Books
Dusting Off the Old Ones was published in 1961 by W. B. Clarke, Miles City, Montana.
The Toboggan Slide
With summer coming on it is hardly fit to be thinking of toboggan slides, but Miles City had a real one at one time. Undoubtedly, the only ones of our readers who have ever heard of the toboggan slide at the corner of Ninth and Main are those who have read Sam Gordon's "Recollections of Old Milestown," but there was a toboggan slide at that corner during the early or mid-nineties, and while it lasted but one season, it was certainly enjoyed to the utmost while it did last. As Mr. Gordon tells it, the Whiteside Brothers who operated a lumber yard at that time on the present site of the Midland Coal and Lumber Company, sponsored the "slide" and built it. It was a frame structure with a platform nearly fifteen feet high at the corner where the Keefe Auto Supply now stands, sloping north from there and hitting the ground about half way to Pleasant Street.
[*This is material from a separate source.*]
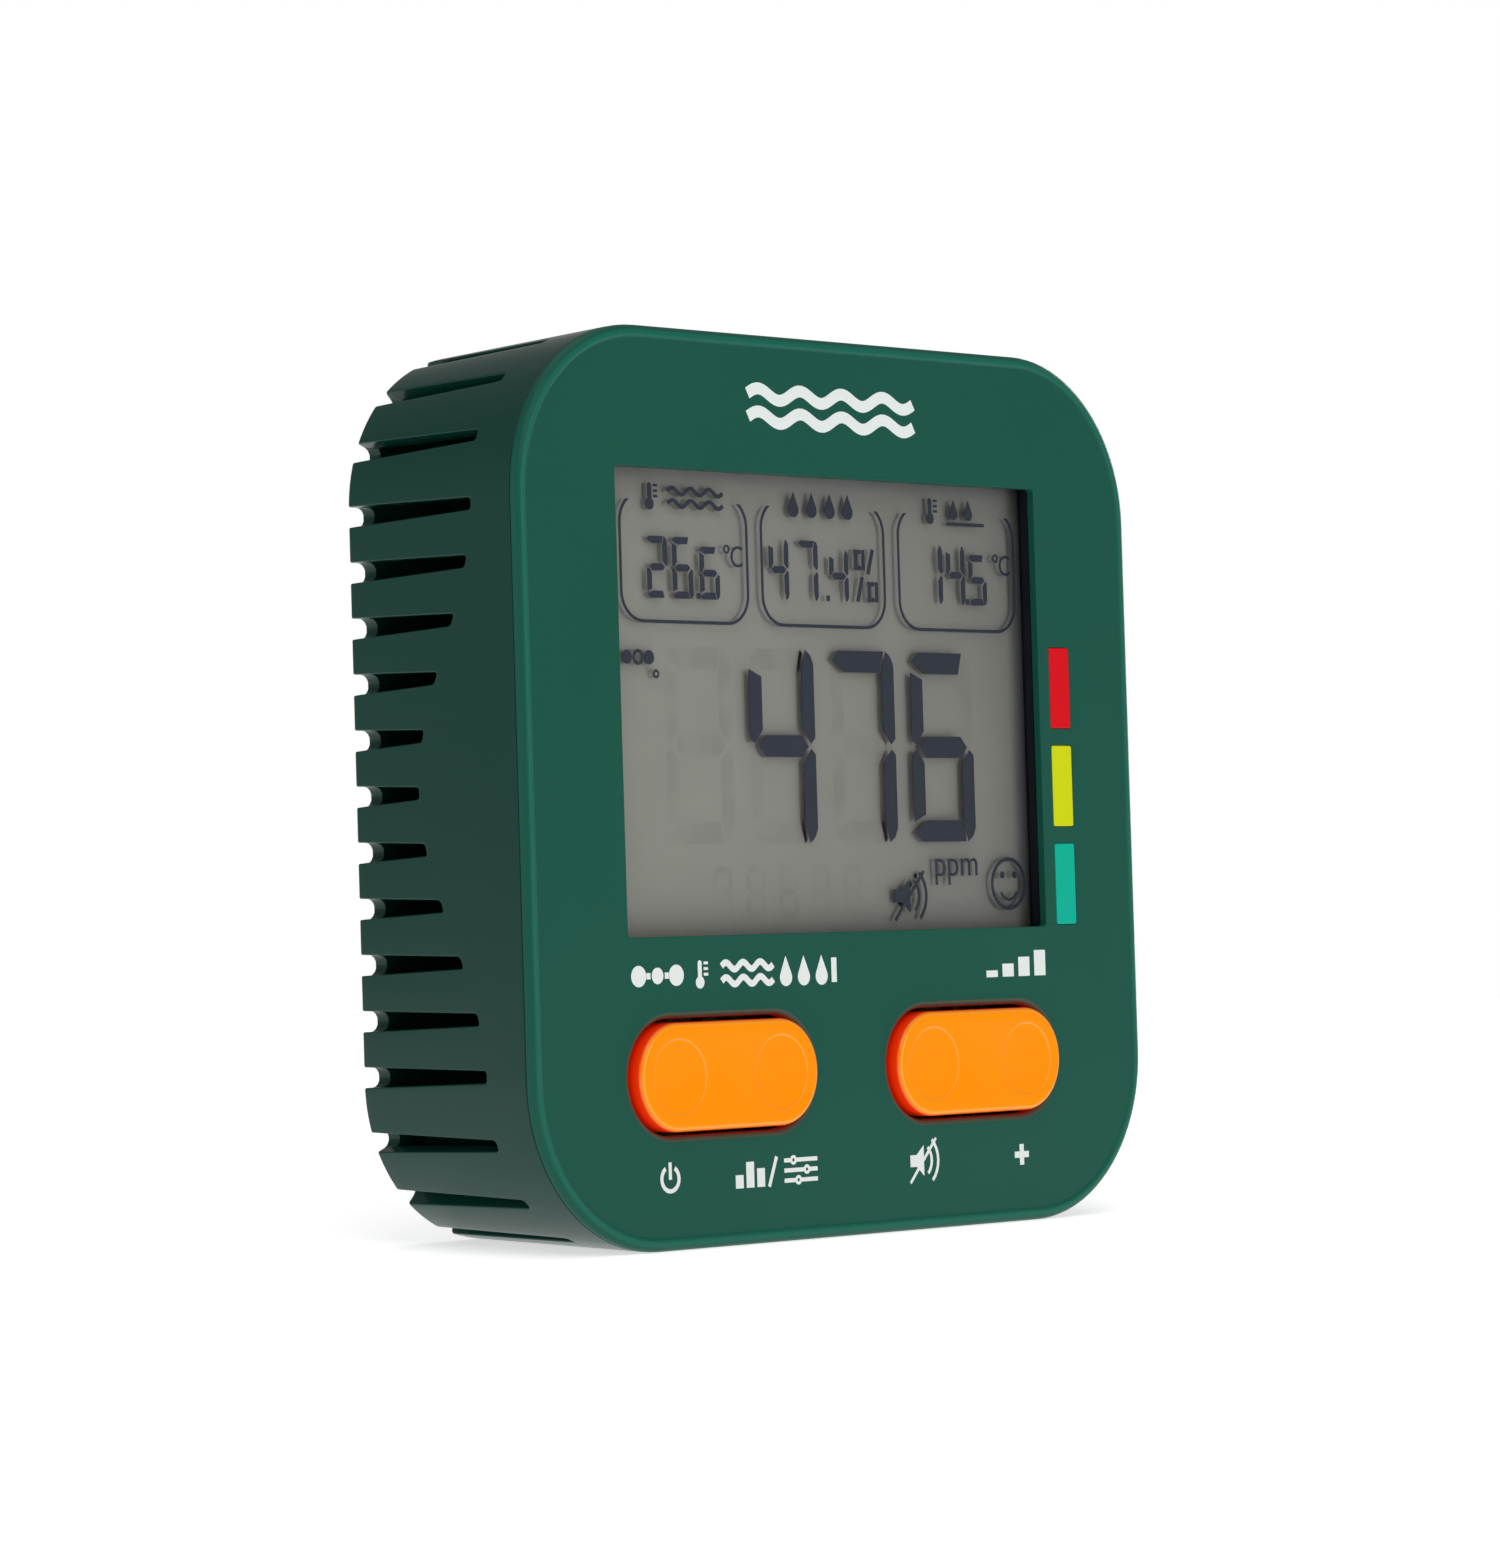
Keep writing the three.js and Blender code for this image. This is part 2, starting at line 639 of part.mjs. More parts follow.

Pleasant Street was closed for the winter as it was mostly a sagebrush flat at that time, and practically all of the business houses were up toward the corner of Fifth and Main. With the impetus gained in the drop from the platform for half a block, the toboggans would run clear up to Palmer Street and sometimes beyond. Nearly every night, practically every young swain in town, accompanied by his "best girl", would be at the "slide" and spend most of the evening there. They were all togged out in the "blanket suits" that were synonymous with toboggoning. Naturally everyone had the jolliest time imaginable. There was a movement on foot to revive this pasttime for another winter season, but for financial reasons, it was found to be impracticable.